I had a couple of pixelations last night and that was OTA since the NBC station here is owned by Lin TV. It has very rarely happened, I figured it was an NBC transmission issue.


----------



## Stuart Sweet (Jun 19, 2006)

Had the same experience last night... probably more blue-screen drops than I've had cumulatively in the last 3 months. Check out my post in the HDTV programming forum:

http://www.dbstalk.com/showthread.php?t=69372

it seems to not be specific to HR20 either. Probably just network glitches.


----------



## Mark L (Oct 23, 2006)

Same here. I was watching the game on channel 83 (Los Angeles NBC HD local) and it kept glitching like crazy. I switched over to my NBC HD local here and it went away.


----------



## mwhaley (Nov 1, 2006)

logan2575 said:


> Same here. I was watching the game on channel 83 (Los Angeles NBC HD local) and it kept glitching like crazy. I switched over to my NBC HD local here and it went away.

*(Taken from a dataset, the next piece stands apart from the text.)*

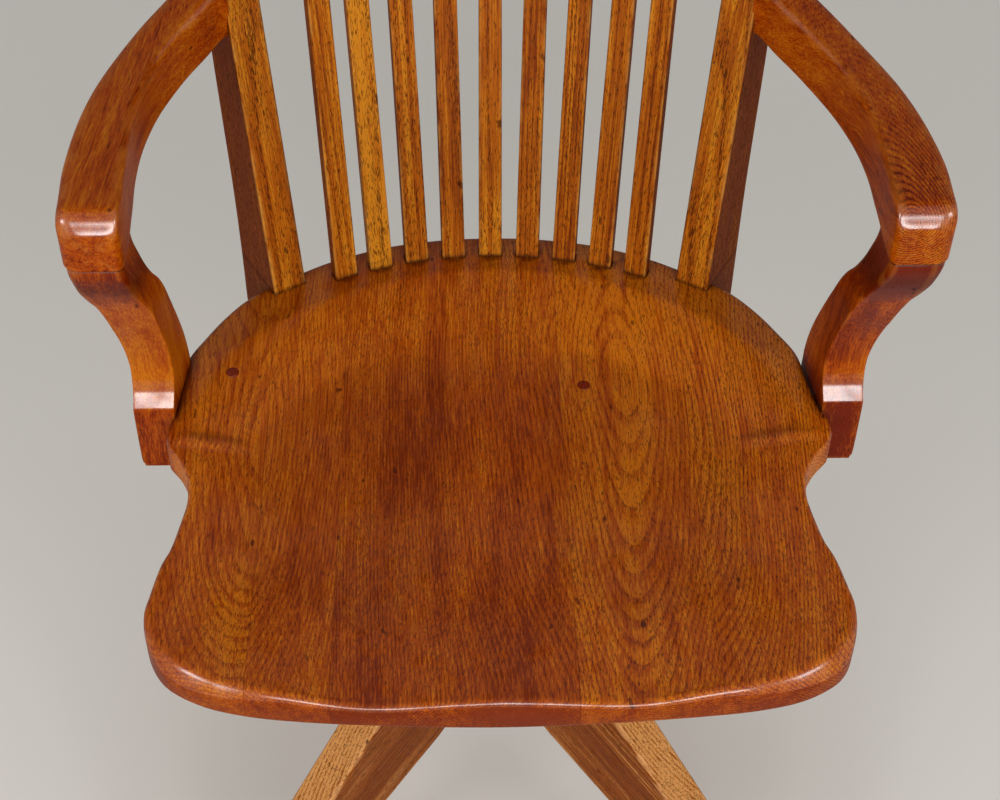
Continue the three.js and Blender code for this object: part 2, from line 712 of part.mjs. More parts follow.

So how would I switch over to the NBC HD instead of using the LA NBC HD channel ?


----------



## celticpride (Sep 6, 2006)

I had the same problem on directv channel 83,I had to switch to the standard channel 4 since i can't get ota hd where i live close to 100 miles away from L.A. .


----------



## celticpride (Sep 6, 2006)

BTW i was watching the game using the hr-10-250 HD-TIVO,so i guess it wasn't only the HR-20 that had the problem so i guess D*s to blame since somebody else on dish said their broadcast looked good;


----------



## Cholly (Mar 22, 2004)

My feed it Time Warner Cable, and I had some pixellation and audio dropouts. No blue screen, tthough. I'd say the problem was with the NBC program feed -- not a dbs problem.


----------